Over 50% of these expenses, or $45.6 M,
is earmarked for the Fare Sales and Collection project, aimed at improving
the transit fare sales and distribution system. The remainder is set aside
for computer equipment and the replacement of service vehicles.
“All of these
investments are made possible in large measure thanks to a considerable
financial contribution by the ministère des Transports du Québec, as part
of the government assistance program for public transit, which was
recently expanded to allow for other categories of qualified expenditures,
and that we welcomed,” emphasized Mr. Trudel. Moreover, investments aimed
at increasing and improving services are also made possible thanks to
another government assistance program for improvements in public transit
services.
Mr.
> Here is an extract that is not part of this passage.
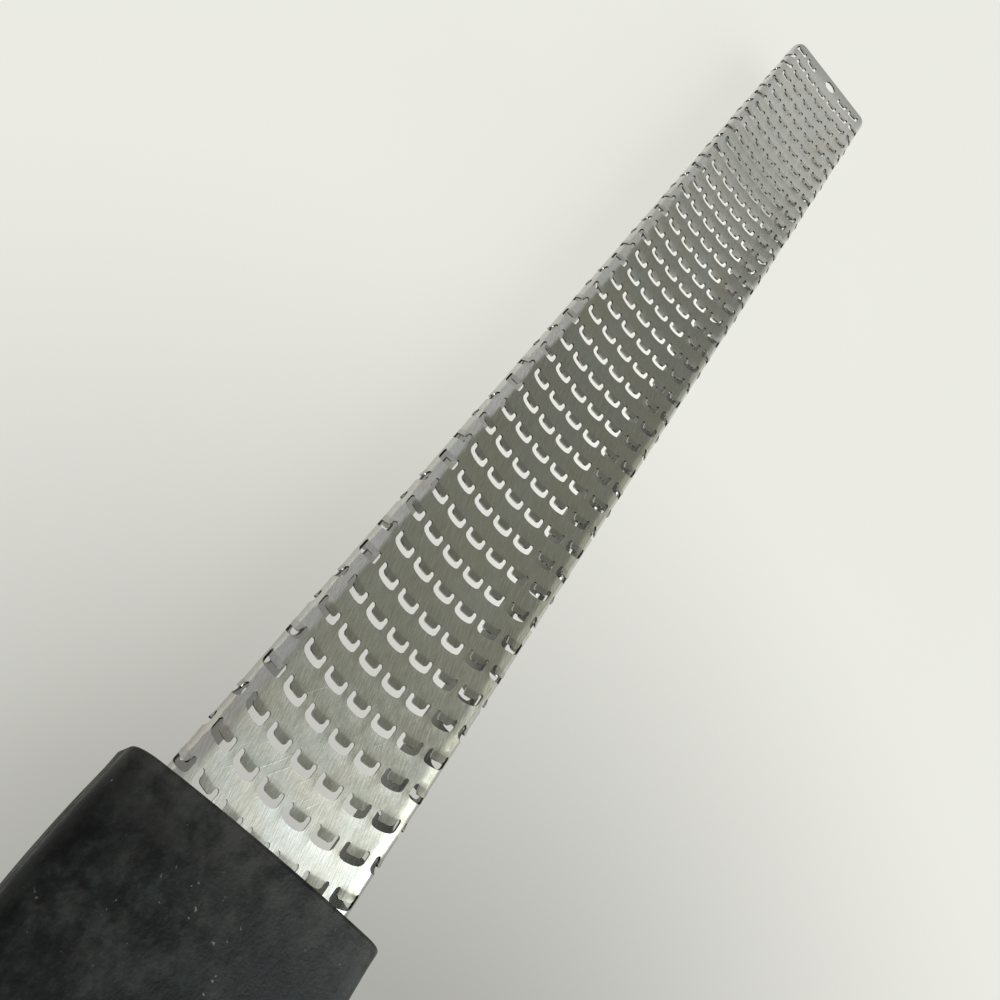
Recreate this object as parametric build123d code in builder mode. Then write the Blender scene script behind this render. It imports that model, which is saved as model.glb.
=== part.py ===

Trudel took
the opportunity to remind everyone that the governments of Canada and of
Québec, through the latter’s local infrastructure funding corporation (SOFIL)
will contribute $504 M
in financial aid for public transportation for the 2006-2010 period. The
STM’s share is set at $365.7 M,
with the City of Montréal covering 15.5% of expenses related to
infrastructure projects, representing some $67.1 M.
“The STM is
understandably pleased by this new assistance programme giving it access
to a total of $433 M
for its infrastructure expenses. Conditions are favourable to public
transit,” concluded Mr. Trudel. “Finally!”